Jackson dei GOT7, Victoria delle f(x), Lay degli EXO, Luhan, Lai Kuan Lin, Kyulkyung, The8 e Jun dei Seventeen, Yuqi delle (G)I-DLE sono solo alcuni degli idol cinesi che hanno mostrato pubblicamente sostegno alla Cina, opponendosi alle proteste in corso a Hong Kong.

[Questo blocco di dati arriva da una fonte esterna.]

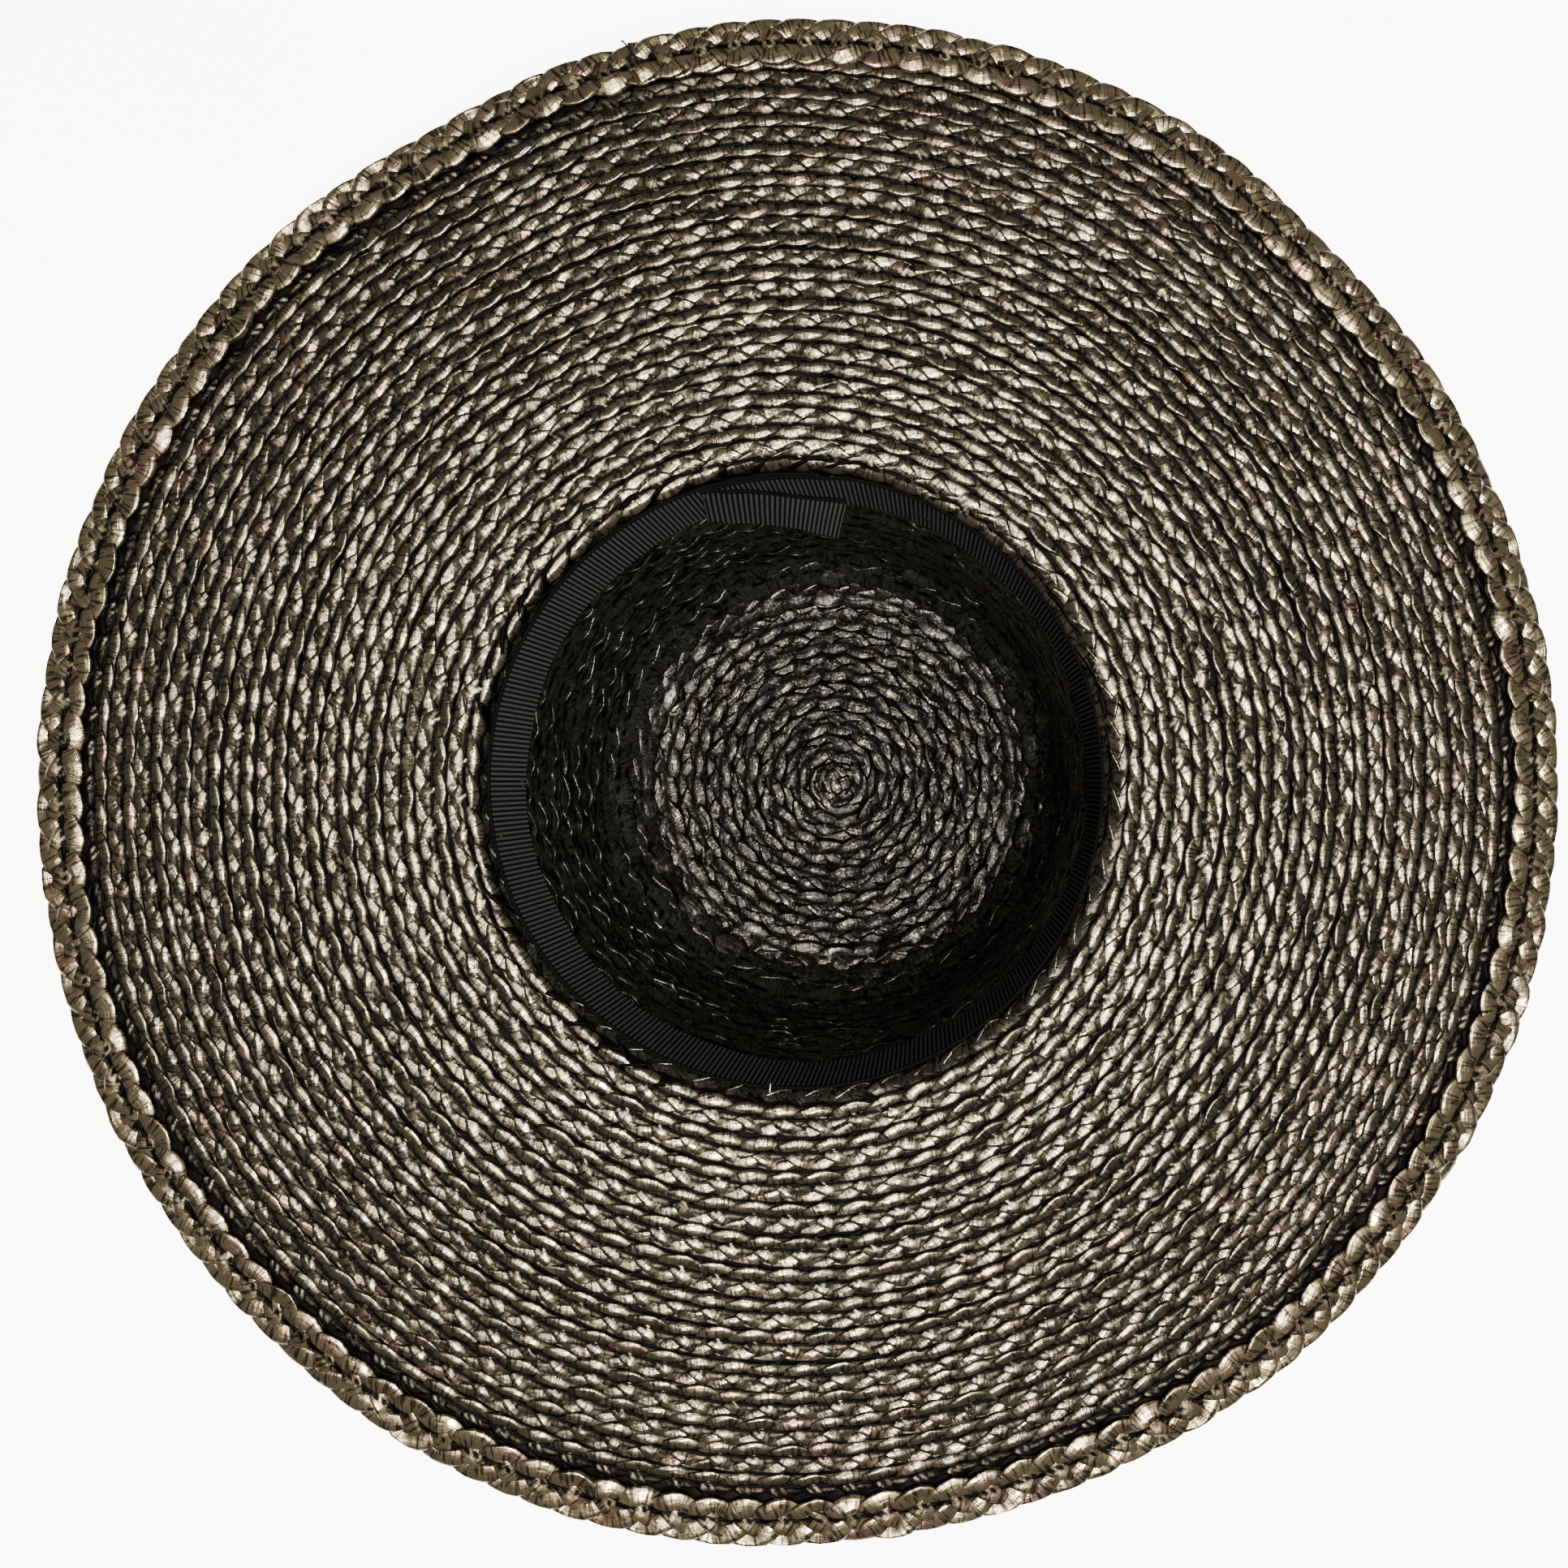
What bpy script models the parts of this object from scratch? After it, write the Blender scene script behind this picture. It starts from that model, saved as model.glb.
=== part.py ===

Almeno otto pop star della Cina continentale hanno abbracciato la politica ‘One China Policy’ e, tra i sostenitori, abbiamo anche Jackson, originario di Hong Kong, e Lai Kuan-lin di Taiwan (altra regione autonoma che ha avuto scontri politici per l’indipendenza in precedenza). Sia Victoria che Yixing hanno mostrato il loro orgoglio per la nazione su Instagram, consapevoli che questo social network è oscurato in Cina e, quindi, sarebbe stato visibile solo dai fan internazionali, a voler ribadire, appunto, la loro posizione.

Nel caso di Hong Kong, un’ex colonia britannica restituita al controllo cinese nel 1997, Pechino mantiene una politica “un paese, due sistemi” in cui alla città sono garantite maggiori libertà rispetto a quelle sulla terraferma fino al 2047. Grazie a questo sistema, di fatto a Hong Kong non si seguono le leggi cinesi e questo ha fatto sviluppare in modo diverso dalla Cina la città, rendendola prospera e il centro di grandi commerci a livello internazionale. La protesta è sorta a giugno 2019 dopo l’inizio delle discussioni sulla legge sull’estradizione che, se approvato dal Parlamento locale, consentirebbe di processare nella Cina continentale le persone accusate di aver commesso alcuni crimini ( tra cui quelli politici).

Vi sono profonde differenza nei sistemi giuridici e penali dei paesi democratici – compresa Hong Kong – e quello cinese: in Cina è legale la detenzione senza processo (una vita in carcere in attesa di giudizio), l’uso delle torture fisiche e mentali per estorcere confessioni, spesso ai sospettati non viene permesso di vedere consulenti legali o avvocati, vi sono molti detenuti accusati con prove false (ad esempio l’artista Ai Weiwei). Per questo motivo e anche per evitare ingerenze della Cina a Hong Kong e mantenere la loro libertà come territorio autonomo, da undici weekend in media 50mila secondo gli organizzatori, 92mila secondo la questura, secondo un sondaggio del quotidiano locale, il South China Morning Post, il 60 per cento della popolazione, lotta e protesta per le strade. 

La situazione, tesa da giugno, in queste ultime settimane sta arrivando all’esasperazione e la folla a Hong Kong ha spesso attaccato oggetti, bandiera cinese, e polizia, ferendo e restando ferita a sua volta.